● **AIM OF THE TASK**
Quote, please, the line with "is the back.", the line with "in imported if", and every line between them, exactly and with nothing else.

* BEGIN DATASET SECTION *

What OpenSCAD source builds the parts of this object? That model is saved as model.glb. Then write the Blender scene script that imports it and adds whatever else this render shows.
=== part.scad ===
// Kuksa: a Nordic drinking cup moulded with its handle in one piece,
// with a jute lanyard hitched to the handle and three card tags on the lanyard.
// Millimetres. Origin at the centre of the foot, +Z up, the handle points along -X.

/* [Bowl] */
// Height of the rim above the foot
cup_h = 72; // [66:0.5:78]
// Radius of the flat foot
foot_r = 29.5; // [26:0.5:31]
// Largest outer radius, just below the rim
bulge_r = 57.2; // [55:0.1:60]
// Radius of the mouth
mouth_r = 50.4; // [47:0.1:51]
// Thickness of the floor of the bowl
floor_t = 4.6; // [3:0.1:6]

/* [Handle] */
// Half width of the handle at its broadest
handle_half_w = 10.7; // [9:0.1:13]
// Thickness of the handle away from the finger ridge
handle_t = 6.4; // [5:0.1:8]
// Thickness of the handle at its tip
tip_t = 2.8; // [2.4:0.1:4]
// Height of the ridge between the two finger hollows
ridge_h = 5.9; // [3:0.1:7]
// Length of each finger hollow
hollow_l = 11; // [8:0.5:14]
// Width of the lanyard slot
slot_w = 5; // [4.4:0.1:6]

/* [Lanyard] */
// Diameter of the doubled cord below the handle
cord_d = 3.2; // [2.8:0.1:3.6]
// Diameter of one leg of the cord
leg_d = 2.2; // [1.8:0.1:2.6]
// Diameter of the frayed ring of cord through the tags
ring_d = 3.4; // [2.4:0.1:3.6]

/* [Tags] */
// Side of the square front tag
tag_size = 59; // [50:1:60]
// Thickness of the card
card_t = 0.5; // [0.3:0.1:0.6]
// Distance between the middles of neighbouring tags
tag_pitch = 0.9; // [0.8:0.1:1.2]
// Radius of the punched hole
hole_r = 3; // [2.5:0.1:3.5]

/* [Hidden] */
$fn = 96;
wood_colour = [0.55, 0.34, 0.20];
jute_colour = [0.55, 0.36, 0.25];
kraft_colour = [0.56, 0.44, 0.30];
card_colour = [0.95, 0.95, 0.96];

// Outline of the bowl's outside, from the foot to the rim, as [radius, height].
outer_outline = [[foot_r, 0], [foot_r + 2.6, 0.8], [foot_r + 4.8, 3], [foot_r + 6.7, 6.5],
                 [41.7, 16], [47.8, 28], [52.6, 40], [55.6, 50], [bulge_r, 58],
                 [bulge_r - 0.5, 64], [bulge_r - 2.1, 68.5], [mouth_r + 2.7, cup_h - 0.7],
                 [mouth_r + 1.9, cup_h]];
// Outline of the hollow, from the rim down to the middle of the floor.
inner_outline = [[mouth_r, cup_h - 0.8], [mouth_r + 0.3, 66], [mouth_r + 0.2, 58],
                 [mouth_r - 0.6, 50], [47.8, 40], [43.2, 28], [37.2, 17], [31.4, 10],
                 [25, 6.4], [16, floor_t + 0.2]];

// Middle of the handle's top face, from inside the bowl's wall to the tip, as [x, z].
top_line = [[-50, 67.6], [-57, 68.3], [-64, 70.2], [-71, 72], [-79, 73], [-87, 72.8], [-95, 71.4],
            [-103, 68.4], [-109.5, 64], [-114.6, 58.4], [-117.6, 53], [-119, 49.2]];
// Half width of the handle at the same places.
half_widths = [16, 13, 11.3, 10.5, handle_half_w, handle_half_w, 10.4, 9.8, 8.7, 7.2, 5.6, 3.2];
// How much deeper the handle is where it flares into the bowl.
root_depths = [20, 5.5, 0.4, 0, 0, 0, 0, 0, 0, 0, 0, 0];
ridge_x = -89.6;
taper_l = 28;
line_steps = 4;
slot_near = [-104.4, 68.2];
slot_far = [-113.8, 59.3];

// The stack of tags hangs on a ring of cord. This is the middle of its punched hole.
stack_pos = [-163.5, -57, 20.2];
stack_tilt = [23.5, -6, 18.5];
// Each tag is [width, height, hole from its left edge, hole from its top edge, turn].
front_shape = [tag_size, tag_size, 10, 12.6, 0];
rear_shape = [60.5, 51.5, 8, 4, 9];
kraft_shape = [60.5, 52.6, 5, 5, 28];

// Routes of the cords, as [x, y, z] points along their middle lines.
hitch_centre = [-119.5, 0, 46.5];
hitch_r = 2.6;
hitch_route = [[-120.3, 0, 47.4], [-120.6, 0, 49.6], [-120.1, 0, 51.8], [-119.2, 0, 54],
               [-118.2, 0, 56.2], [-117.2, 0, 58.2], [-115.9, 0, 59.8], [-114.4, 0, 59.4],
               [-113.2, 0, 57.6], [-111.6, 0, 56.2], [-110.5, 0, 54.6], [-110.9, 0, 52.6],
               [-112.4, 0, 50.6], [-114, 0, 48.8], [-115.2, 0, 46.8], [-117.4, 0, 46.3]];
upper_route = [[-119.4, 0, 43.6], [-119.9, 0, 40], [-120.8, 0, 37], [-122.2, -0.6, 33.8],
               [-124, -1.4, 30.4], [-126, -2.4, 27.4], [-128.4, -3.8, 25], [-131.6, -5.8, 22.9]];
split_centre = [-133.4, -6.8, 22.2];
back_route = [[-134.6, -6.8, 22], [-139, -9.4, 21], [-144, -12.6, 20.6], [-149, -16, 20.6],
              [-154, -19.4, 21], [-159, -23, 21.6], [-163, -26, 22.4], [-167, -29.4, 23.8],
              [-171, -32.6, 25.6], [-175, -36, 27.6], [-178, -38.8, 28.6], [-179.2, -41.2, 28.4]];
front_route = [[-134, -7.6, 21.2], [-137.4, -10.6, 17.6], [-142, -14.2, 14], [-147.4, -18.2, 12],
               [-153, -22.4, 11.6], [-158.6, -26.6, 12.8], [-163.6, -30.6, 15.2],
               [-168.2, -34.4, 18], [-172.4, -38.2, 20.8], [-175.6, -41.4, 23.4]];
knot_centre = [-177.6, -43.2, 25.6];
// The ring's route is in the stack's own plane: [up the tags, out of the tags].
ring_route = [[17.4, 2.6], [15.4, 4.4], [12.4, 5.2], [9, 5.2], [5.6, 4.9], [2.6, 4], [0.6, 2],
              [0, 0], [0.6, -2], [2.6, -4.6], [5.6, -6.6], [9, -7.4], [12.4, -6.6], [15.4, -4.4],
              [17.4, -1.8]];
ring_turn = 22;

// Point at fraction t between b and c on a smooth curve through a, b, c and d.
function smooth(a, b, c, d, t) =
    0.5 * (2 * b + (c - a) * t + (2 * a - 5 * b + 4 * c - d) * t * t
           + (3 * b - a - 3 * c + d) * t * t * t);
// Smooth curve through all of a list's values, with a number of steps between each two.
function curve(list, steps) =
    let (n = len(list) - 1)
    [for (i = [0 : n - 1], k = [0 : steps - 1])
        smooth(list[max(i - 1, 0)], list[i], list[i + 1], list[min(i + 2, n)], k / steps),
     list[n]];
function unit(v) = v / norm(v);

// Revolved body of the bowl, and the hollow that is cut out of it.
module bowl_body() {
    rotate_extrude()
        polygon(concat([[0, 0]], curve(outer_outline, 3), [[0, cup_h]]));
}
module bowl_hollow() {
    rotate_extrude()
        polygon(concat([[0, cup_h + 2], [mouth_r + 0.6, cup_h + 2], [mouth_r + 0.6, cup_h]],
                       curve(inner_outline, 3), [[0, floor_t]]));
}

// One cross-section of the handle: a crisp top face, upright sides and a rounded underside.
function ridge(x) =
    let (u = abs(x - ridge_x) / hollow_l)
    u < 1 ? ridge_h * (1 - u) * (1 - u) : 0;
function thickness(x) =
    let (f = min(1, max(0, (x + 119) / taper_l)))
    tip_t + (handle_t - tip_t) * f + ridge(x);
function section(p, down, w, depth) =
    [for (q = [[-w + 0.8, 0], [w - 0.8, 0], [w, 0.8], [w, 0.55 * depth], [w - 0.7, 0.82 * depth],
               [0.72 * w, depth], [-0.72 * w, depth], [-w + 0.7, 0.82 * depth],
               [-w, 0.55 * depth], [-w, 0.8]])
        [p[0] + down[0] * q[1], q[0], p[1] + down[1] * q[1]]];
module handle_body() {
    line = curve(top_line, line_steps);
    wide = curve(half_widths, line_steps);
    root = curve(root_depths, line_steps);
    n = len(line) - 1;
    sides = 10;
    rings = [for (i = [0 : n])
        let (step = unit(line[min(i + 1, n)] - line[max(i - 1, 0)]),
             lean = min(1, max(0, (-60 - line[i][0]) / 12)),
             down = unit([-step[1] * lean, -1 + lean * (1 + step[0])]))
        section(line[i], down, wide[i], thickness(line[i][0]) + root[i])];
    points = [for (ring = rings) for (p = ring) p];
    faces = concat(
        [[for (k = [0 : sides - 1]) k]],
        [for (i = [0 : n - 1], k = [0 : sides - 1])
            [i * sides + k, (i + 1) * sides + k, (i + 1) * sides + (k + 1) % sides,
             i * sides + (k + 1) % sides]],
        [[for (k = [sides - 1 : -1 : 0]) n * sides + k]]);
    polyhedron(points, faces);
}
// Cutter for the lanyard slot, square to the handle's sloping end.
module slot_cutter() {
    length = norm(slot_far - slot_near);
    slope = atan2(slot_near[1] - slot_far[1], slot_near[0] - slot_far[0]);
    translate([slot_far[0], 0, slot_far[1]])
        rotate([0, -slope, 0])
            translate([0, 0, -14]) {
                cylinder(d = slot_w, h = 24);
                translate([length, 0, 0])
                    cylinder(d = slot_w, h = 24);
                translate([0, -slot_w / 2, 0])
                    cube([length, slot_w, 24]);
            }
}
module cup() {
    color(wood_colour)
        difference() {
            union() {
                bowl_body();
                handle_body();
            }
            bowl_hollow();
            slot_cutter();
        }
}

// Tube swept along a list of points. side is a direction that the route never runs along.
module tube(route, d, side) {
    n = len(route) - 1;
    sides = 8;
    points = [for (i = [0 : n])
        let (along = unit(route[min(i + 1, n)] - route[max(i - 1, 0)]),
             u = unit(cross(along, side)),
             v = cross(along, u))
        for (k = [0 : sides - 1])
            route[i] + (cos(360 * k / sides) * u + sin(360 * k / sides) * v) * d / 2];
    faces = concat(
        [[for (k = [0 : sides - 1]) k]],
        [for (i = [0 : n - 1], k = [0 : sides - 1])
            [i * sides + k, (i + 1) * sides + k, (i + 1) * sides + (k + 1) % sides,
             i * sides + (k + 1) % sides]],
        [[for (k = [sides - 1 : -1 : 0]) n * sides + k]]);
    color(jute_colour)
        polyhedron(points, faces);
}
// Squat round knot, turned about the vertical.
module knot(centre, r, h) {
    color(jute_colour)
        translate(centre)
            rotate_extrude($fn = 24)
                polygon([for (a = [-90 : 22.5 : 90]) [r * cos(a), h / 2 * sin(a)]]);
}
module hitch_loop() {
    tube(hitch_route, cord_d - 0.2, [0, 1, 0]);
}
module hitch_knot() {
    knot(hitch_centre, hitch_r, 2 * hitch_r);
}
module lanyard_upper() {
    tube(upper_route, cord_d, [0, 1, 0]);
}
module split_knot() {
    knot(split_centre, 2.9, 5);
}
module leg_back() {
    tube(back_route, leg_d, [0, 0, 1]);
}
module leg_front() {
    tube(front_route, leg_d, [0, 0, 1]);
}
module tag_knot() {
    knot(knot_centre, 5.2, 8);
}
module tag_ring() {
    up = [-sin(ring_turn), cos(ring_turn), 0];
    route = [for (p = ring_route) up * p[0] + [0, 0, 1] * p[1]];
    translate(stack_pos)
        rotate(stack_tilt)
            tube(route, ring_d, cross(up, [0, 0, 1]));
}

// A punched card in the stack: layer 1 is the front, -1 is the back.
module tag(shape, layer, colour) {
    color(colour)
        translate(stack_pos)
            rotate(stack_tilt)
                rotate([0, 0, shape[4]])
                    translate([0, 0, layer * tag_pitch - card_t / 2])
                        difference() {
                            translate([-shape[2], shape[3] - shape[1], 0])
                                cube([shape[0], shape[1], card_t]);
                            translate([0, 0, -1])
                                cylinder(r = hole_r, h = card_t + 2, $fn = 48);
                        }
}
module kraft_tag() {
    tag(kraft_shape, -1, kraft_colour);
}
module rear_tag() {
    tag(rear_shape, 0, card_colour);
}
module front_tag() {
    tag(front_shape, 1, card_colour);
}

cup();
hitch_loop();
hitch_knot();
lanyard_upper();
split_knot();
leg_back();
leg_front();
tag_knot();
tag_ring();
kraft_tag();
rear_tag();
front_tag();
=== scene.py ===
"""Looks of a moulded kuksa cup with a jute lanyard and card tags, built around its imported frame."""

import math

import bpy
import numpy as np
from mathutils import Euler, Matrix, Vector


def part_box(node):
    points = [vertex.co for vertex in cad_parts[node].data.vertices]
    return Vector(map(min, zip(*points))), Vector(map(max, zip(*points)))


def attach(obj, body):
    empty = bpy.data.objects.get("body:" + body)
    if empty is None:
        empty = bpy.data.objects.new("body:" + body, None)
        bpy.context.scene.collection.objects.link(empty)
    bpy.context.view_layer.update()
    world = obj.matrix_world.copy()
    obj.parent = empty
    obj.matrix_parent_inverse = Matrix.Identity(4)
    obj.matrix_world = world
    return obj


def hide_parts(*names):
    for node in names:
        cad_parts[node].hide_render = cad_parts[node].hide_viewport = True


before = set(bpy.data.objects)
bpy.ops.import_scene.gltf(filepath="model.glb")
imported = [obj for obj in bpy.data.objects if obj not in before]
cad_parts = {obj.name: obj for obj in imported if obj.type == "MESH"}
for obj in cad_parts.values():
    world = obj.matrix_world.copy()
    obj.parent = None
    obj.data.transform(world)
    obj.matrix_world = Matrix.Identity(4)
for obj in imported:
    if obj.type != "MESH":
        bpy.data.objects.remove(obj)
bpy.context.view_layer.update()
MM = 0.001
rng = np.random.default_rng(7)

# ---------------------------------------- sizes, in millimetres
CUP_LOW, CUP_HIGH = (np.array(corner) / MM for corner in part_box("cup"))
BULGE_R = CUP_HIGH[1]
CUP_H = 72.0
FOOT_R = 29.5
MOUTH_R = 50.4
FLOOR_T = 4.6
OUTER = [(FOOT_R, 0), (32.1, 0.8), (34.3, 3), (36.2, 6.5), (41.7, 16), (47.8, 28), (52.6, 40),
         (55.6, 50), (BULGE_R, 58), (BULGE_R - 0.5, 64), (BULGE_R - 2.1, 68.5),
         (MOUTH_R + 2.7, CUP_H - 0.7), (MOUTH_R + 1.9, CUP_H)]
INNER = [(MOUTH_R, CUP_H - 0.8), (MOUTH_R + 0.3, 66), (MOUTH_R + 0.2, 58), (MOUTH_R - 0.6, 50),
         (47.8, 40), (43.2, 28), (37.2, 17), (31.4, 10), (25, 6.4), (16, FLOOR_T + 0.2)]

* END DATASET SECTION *

● **OUTPUT OF THE TASK**
// A punched card in the stack: layer 1 is the front, -1 is the back.
module tag(shape, layer, colour) {
    color(colour)
        translate(stack_pos)
            rotate(stack_tilt)
                rotate([0, 0, shape[4]])
                    translate([0, 0, layer * tag_pitch - card_t / 2])
                        difference() {
                            translate([-shape[2], shape[3] - shape[1], 0])
                                cube([shape[0], shape[1], card_t]);
                            translate([0, 0, -1])
                                cylinder(r = hole_r, h = card_t + 2, $fn = 48);
                        }
}
module kraft_tag() {
    tag(kraft_shape, -1, kraft_colour);
}
module rear_tag() {
    tag(rear_shape, 0, card_colour);
}
module front_tag() {
    tag(front_shape, 1, card_colour);
}

cup();
hitch_loop();
hitch_knot();
lanyard_upper();
split_knot();
leg_back();
leg_front();
tag_knot();
tag_ring();
kraft_tag();
rear_tag();
front_tag();
=== scene.py ===
"""Looks of a moulded kuksa cup with a jute lanyard and card tags, built around its imported frame."""

import math

import bpy
import numpy as np
from mathutils import Euler, Matrix, Vector


def part_box(node):
    points = [vertex.co for vertex in cad_parts[node].data.vertices]
    return Vector(map(min, zip(*points))), Vector(map(max, zip(*points)))


def attach(obj, body):
    empty = bpy.data.objects.get("body:" + body)
    if empty is None:
        empty = bpy.data.objects.new("body:" + body, None)
        bpy.context.scene.collection.objects.link(empty)
    bpy.context.view_layer.update()
    world = obj.matrix_world.copy()
    obj.parent = empty
    obj.matrix_parent_inverse = Matrix.Identity(4)
    obj.matrix_world = world
    return obj


def hide_parts(*names):
    for node in names:
        cad_parts[node].hide_render = cad_parts[node].hide_viewport = True


before = set(bpy.data.objects)
bpy.ops.import_scene.gltf(filepath="model.glb")
imported = [obj for obj in bpy.data.objects if obj not in before]
cad_parts = {obj.name: obj for obj in imported if obj.type == "MESH"}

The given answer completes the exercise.